* Work to complete *
In the entries below, the lines from the one with "obj.data.transform(world)" through the one with "# Small tools for meshes" are to be copied exactly; both ends count.

Dataset records:

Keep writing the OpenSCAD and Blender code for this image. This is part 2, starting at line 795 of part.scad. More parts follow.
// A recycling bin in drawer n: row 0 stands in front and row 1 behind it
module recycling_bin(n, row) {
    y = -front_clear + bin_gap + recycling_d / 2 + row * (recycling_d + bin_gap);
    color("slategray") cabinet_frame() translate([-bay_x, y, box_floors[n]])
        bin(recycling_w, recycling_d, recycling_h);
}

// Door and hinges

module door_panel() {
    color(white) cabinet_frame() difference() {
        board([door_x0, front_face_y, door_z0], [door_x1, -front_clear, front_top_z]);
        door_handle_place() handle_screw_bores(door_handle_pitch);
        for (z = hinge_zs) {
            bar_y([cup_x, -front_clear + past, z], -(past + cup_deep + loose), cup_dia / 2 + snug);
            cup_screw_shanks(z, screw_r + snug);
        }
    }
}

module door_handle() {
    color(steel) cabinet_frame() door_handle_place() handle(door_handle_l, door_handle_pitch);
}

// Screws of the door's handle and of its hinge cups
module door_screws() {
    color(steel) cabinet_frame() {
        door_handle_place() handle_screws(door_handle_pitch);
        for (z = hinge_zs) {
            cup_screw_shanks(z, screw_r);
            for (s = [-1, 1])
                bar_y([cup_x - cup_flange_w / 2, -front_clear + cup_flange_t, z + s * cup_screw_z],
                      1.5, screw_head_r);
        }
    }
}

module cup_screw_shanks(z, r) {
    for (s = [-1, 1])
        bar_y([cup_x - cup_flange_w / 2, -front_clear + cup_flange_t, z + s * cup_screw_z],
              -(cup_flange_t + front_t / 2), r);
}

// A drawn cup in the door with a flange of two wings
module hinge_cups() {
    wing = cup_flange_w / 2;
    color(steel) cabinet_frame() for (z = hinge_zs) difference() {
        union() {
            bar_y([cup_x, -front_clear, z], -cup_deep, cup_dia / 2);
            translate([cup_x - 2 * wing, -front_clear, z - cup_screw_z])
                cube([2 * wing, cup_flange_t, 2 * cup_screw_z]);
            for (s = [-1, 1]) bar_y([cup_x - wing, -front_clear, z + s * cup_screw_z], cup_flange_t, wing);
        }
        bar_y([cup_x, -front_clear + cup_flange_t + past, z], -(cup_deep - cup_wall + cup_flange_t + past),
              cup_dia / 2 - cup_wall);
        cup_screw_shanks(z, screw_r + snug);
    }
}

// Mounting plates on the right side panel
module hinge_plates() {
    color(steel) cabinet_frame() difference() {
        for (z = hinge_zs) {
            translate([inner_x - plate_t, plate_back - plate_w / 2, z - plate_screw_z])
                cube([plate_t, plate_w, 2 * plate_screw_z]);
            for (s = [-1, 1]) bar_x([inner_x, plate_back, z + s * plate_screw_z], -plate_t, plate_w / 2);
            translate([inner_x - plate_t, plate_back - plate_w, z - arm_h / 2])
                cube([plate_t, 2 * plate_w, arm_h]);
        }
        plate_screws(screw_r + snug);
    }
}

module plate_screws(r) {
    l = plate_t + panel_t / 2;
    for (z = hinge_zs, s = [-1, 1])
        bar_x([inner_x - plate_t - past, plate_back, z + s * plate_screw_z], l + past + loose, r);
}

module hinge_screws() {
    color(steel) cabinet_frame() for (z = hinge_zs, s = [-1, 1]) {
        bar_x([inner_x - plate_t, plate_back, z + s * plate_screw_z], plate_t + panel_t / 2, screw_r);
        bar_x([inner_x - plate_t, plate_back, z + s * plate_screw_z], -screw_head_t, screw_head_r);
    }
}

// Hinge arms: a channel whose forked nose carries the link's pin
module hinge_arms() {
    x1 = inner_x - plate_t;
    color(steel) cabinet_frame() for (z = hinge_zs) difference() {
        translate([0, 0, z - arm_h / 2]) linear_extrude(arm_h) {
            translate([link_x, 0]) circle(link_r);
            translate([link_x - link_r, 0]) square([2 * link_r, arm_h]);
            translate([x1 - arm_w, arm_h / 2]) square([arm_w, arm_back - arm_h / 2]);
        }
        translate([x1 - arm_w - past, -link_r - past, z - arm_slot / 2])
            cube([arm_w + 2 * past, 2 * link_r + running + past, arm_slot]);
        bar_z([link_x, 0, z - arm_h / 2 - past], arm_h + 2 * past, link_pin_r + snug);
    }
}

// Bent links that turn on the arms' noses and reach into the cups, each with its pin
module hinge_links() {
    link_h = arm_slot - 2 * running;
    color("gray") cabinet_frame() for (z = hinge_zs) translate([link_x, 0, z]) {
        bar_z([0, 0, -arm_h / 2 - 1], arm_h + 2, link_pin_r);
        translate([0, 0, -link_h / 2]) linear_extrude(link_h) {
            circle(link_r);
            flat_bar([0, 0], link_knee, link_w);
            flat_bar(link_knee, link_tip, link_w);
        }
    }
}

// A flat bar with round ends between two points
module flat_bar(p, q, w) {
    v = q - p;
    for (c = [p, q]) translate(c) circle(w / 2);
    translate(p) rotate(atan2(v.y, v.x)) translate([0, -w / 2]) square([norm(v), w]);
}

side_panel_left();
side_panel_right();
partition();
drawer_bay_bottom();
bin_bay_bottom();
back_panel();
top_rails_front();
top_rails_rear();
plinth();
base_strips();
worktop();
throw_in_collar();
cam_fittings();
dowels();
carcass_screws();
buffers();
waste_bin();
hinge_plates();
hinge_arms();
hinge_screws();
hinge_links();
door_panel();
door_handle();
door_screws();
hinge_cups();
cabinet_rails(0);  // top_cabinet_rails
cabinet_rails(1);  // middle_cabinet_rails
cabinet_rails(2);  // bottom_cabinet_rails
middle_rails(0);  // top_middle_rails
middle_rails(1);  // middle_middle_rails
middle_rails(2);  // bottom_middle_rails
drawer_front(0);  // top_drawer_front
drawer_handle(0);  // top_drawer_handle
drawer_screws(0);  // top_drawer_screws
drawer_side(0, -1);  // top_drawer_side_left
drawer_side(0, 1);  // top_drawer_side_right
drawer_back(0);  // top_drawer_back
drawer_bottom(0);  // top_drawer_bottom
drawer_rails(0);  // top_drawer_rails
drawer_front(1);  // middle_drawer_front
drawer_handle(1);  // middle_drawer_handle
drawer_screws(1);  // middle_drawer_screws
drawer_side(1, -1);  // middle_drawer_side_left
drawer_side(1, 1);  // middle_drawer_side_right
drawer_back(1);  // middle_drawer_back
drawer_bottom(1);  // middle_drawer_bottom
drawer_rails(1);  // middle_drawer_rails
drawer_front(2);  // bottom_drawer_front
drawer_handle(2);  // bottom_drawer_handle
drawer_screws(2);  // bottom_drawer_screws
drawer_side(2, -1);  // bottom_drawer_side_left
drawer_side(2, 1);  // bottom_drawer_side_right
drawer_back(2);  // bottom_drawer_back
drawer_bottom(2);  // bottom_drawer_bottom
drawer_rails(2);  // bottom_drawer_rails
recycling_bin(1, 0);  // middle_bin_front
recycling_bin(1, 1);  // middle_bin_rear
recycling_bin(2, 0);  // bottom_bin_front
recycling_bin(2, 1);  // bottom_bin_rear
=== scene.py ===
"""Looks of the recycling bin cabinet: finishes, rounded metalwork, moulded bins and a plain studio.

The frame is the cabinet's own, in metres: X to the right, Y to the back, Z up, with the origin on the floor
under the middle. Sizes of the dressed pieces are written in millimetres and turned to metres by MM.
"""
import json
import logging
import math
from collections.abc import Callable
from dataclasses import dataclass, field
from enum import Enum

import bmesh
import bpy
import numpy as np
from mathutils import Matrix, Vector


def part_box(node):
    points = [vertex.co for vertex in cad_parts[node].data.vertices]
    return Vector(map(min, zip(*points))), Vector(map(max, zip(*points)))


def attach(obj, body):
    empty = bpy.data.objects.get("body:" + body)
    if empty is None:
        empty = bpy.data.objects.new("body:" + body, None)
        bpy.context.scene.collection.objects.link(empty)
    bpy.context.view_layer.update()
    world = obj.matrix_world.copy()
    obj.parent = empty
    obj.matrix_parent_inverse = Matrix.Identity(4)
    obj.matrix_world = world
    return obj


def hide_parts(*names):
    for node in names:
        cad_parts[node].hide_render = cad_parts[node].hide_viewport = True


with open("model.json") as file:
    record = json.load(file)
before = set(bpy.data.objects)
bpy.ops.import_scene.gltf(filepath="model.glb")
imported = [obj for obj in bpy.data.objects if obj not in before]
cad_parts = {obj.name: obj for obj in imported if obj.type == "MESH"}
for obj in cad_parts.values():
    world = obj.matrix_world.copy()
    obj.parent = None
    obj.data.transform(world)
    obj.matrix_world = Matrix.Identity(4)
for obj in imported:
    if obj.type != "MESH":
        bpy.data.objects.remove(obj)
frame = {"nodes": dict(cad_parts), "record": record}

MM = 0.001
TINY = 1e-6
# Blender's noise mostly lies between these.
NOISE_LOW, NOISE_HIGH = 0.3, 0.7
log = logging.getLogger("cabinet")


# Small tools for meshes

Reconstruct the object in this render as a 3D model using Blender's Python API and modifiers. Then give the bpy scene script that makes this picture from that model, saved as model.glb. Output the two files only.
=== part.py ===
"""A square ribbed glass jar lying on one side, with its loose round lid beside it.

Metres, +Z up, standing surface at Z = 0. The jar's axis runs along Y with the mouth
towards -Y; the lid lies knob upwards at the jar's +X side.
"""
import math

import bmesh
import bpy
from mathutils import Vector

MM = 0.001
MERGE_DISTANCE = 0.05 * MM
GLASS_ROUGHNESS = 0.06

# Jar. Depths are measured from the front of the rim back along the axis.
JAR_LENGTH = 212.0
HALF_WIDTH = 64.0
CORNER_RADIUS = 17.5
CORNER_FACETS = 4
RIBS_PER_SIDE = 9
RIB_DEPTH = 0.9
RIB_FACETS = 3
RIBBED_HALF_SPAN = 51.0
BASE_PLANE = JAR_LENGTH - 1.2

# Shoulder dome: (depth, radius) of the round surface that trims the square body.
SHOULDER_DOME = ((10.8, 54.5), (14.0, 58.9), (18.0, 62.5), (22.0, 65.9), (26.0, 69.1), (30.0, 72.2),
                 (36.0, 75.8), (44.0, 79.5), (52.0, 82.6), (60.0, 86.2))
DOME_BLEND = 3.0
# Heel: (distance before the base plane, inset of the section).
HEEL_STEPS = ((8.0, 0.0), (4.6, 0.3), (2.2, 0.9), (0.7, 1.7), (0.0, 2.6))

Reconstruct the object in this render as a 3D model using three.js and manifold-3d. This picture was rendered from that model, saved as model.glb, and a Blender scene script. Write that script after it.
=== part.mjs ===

* Solution for this task *
    obj.data.transform(world)
    obj.matrix_world = Matrix.Identity(4)
for obj in imported:
    if obj.type != "MESH":
        bpy.data.objects.remove(obj)
frame = {"nodes": dict(cad_parts), "record": record}

MM = 0.001
TINY = 1e-6
# Blender's noise mostly lies between these.
NOISE_LOW, NOISE_HIGH = 0.3, 0.7
log = logging.getLogger("cabinet")


# Small tools for meshes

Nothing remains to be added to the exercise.